I looked in my diary to see what had changed in twenty years, and thought that the more historically-minded might find it interesting too, so I reproduce it here, not just the service at the NG Kerk at Villeria, but some of the other events of the day, so it shows the changes not only in the church, but in South African society as well.

Our daughter Bridget, who made theological comments, was then 11 years old. Now she is studying for her doctorate in theology at Athens University. I think many of the people at the service last Sunday weren’t even born then, and so it is a world they had never known. Martie Gerber was a c olleague of mine in the Editorial Department at the University of South Africa, as was Andre Goetz.

18-Sep-1988, SundayIn the morning we went to the Dutch Reformed Church in Villeria, where Martie Gerber’s husband Kobus was being installed as the new minister. The church was full, so we sat upstairs in the gallery, almost behind the pulpit. I was quite surprised to see Andre‚ Goetz sitting among the elders. Though he had spoken of his dominee before (quoting him as saying that people who don’t have software don’t have friends) I did not realise that he was so involved in the life of the church.

The service lasted a Protestant hour and Kobus preached on Revelation 13, very well, I thought. He spoke of the unholy trinity of the dragon, the beast
from the land and the beast from the sea, and said that they represented the devil’s plan to scatter the church and smash it. I became aware of how the division between the Nats and the Conservative Party must be putting strains on churches like this.

When we got outside Bridget said, “That wasn’t worship. Where was the worship.” And she was dead right. There was no worship, it was all instruction. It is less than a year since we joined the Orthodox Church, and Bridget rather reluctantly, but already she knows what worship is. We greeted Martie as we left, and I spent the rest of the morning working on the Iviyo report project.

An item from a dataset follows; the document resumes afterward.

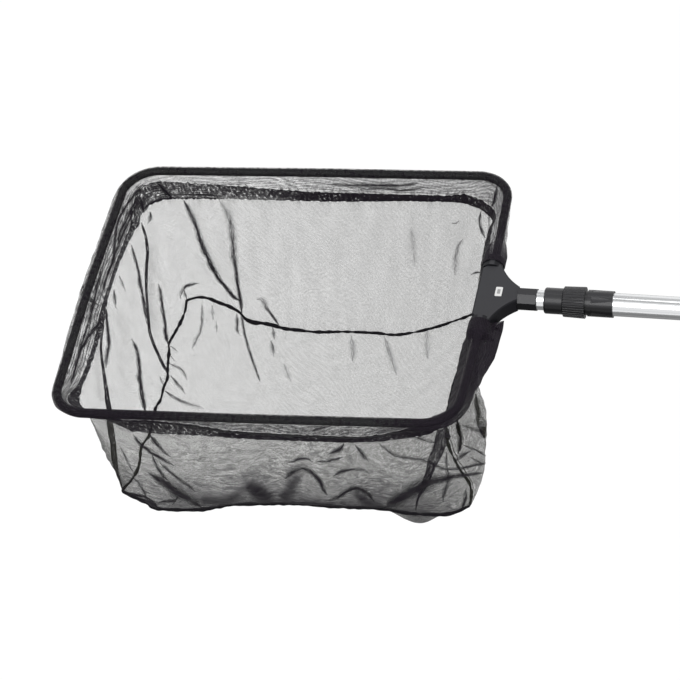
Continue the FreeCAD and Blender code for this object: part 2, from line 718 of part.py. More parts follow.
def wall_panels():
    """The four walls by name, parted by a narrow slit at each corner."""
    slits = [corner_slab(sign_x, sign_y, CORNER_SLIT) for sign_x, sign_y in CORNERS]
    ring = tapered_ring(HEM_DROP, binding_top, 0, CLOTH_THICK)
    panels = ring.cut(Part.makeCompound(slits)).Solids
    by_x = sorted(panels, key=lambda panel: panel.CenterOfMass.x)
    by_y = sorted(panels, key=lambda panel: panel.CenterOfMass.y)
    return {
        "net_wall_left": by_x[0],
        "net_wall_right": by_x[-1],
        "net_wall_near": by_y[0],
        "net_wall_far": by_y[-1],
    }


def seam_tapes():
    """The doubled cloth at each corner, inside and outside the slit."""
    ring = tapered_ring(HEM_DROP, binding_top, FIT_GAP + SEAM_TAPE_THICK, -FIT_GAP)
    return [ring.common(corner_slab(sign_x, sign_y, SEAM_TAPE_WIDTH)) for sign_x, sign_y in CORNERS]


def floor_binding():
    rim = section_wire(BAG_DEPTH, CLOTH_THICK / 2, -BAG_DEPTH)
    start = rim.Edges[0]
    first = start.valueAt(start.FirstParameter)
    way = start.tangentAt(start.FirstParameter)
    profile = Part.Wire(Part.makeCircle(BINDING_R, first, way))
    return rim.makePipeShell([profile], True, True)


def floor_body(lift):
    """The space under a floor that slopes down from its seam to a flat middle."""
    rim_height = -BAG_DEPTH - BINDING_R + lift
    centre_x, half_length, half_width, _ = bag_section(BAG_DEPTH)
    slope_run = half_length * (1 - FLOOR_FLAT_SHARE)
    rim = section_wire(BAG_DEPTH, CLOTH_THICK / 2, rim_height)
    flat = rounded_rectangle(
        centre_x, half_length - slope_run, half_width - slope_run, FLOOR_FLAT_CORNER_R, rim_height - FLOOR_SAG
    )
    return Part.makeLoft([rim, flat], True, True)


binding_top = BAG_DEPTH - BINDING_R
save(drooped(rim_sleeve()), "rim_sleeve")
save(drooped(tapered_ring(SLEEVE_DROP, HEM_DROP, 0, HEM_THICK)), "hem_band")
for panel_name, panel in wall_panels().items():
    save(drooped(panel), panel_name)
save_group([drooped(tape) for tape in seam_tapes()], "wall_seam_tapes")
save(drooped(floor_binding()), "floor_seam_binding")
save(drooped(floor_body(0).cut(floor_body(CLOTH_THICK))), "net_floor")
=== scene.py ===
import math
from collections import namedtuple

import bpy
import numpy as np
from mathutils import Matrix, Vector
from mathutils.kdtree import KDTree


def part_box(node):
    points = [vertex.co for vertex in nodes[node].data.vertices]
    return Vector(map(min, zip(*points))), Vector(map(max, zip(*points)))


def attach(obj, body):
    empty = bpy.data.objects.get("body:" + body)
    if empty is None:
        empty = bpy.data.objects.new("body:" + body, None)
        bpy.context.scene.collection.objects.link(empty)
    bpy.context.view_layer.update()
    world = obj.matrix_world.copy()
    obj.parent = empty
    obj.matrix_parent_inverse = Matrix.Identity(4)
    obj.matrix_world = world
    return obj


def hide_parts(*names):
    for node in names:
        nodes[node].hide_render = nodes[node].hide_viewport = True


# Leaf skimmer net: finishes for the hard parts, and the mesh bag with its rim sleeve, hem and seams as
# sewn cloth. Metres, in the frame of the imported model: the pole is the X axis, the net is at -X, +Z is up.

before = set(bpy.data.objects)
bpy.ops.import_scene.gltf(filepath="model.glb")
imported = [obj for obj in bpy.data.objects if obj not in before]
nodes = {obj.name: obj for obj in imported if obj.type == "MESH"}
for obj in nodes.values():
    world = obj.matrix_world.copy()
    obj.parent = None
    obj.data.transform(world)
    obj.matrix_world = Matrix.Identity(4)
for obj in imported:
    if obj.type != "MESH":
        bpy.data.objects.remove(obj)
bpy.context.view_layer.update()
MM = 0.001

# Camera, fitted to the four corners of the frame loop in the photograph
PHOTO_SIDE = 680
PX_PER_MM = 1.06              # the scale at the net
CAMERA_PLACE = np.array((0.20244, -2.53555, 2.54516))
CAMERA_RIGHT = np.array((0.97728, 0.18624, -0.10119))
CAMERA_UP = np.array((-0.06201, 0.70776, 0.70373))
CAMERA_LENS = 203.07
CAMERA_SENSOR = 36.0
CAMERA_FAR = 200

# Frame loop and bag, as the CAD parts have them
HEAD_X = -401.9 * MM
FRAME_DROOP = math.radians(3)
FRAME_LENGTH = 390 * MM
FRAME_WIDTH = 336 * MM
FRAME_CORNER_R = 34 * MM
FRAME_TUBE_R = 4 * MM
END_BOW = 2.8 * MM
SIDE_BOW = 1.0 * MM
HEAD_BEND_Y = 73 * MM
BOW_BEND_R = 1.5
HEAD_BEND_R = 0.4
HOOD_R = 10.4 * MM
HOOD_END_Y = 52 * MM
BAG_DEPTH = 166 * MM
BAG_TAPER_LENGTH = 60 * MM
BAG_TAPER_WIDTH = 78 * MM
BAG_SHIFT = 13 * MM
BAG_FLOOR_CORNER_R = 30 * MM
SLOPE_LEVEL = 40 * MM         # the level that gives the bag's slope under the hem
LABEL_FIELD = (3.0 * MM, 6.0 * MM)   # the plain grey field on the label plate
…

In the afternoon Val and I went to Mamelodi, where David Bosch was speaking to the Koinonia Movement, which had been started by Nico Smith to encourage blacks and whites to have meals together.

Robin Briggs was there, and we spoke to him briefly. David Bosch spoke on justice and reconciliation, but did not say much that was new. There were questions and comments, and in some ways it was rather depressing. I have often felt helpless in the face of the political situation, and here it was obvious that others felt helpless too. They were whistling in the dark, and there we were, futilely trying to encourage each other. There was nothing wrong with anything that was said; it was just that I’d heard it all before, about people being followed by the SB, and telling how they had been harassed and intimidated.

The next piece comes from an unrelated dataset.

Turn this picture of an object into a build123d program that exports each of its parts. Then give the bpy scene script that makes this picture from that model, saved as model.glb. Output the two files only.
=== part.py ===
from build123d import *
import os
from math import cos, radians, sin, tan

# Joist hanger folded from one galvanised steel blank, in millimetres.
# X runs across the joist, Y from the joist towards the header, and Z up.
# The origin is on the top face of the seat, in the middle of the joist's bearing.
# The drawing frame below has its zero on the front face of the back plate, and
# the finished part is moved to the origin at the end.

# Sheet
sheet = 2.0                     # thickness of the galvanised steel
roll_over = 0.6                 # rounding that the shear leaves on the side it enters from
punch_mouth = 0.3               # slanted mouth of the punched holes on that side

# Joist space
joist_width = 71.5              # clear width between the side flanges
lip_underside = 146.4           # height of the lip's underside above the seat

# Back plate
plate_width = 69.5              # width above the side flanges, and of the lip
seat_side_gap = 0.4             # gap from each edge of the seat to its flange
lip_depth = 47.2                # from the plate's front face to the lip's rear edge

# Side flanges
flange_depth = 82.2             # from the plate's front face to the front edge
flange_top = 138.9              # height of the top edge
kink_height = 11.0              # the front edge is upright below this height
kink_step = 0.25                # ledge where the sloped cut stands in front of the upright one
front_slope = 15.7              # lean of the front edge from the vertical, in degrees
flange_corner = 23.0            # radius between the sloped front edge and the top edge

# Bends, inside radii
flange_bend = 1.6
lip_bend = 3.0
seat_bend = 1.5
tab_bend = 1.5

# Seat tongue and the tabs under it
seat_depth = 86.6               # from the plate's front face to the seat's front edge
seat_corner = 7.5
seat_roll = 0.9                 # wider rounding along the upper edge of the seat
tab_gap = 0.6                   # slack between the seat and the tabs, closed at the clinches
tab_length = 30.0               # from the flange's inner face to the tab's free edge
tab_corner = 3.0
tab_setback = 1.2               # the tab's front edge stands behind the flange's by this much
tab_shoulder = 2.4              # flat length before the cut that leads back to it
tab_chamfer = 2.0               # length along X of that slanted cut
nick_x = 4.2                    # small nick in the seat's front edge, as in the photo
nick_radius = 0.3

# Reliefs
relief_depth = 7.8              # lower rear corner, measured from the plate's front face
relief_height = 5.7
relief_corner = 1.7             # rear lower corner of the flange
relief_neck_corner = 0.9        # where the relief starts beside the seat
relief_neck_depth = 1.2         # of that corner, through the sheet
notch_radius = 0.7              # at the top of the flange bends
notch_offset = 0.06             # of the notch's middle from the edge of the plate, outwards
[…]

We went home and I did more work on the Iviyo project, and had a look at Beltel, where the political discussions had zoomed off into the realms of fantasy, like one of Simon’s “he-man” stories, when Adrian Maritz suggested that elections should be held by getting all the politicians to have swords with electronic locks on the sheaths, so that they could show that they were intelligent enough to get the sword out first to butcher their opponents, and the other people were discussing it quite seriously, saying what would happen if someone didn’t try to open the lock, but hit the others over the head with the sheathed sword. Maritz said that such a procedure would ensure that leaders were both intelligent and strong. It throws an interesting light on the mentality of the Right — that they long for barbarian ages, and are barbarians at heart.

Another explanatory note: A few months later Adrian Maritz and his friend Henry Martin, both members of the far Right, were arrested, staged a hunger strike in jail, and skipped the country. They planted a bomb in a computer that killed some poor innocent techie in Durban who had been instructed to repair it.

Back to the future: Next Saturday Cobus has promised to come to Vespers at St Nicholas of Japan Orthodox Chuch in Brixton, Johannesburg, so it will be interesting to see what he says in his blog about that.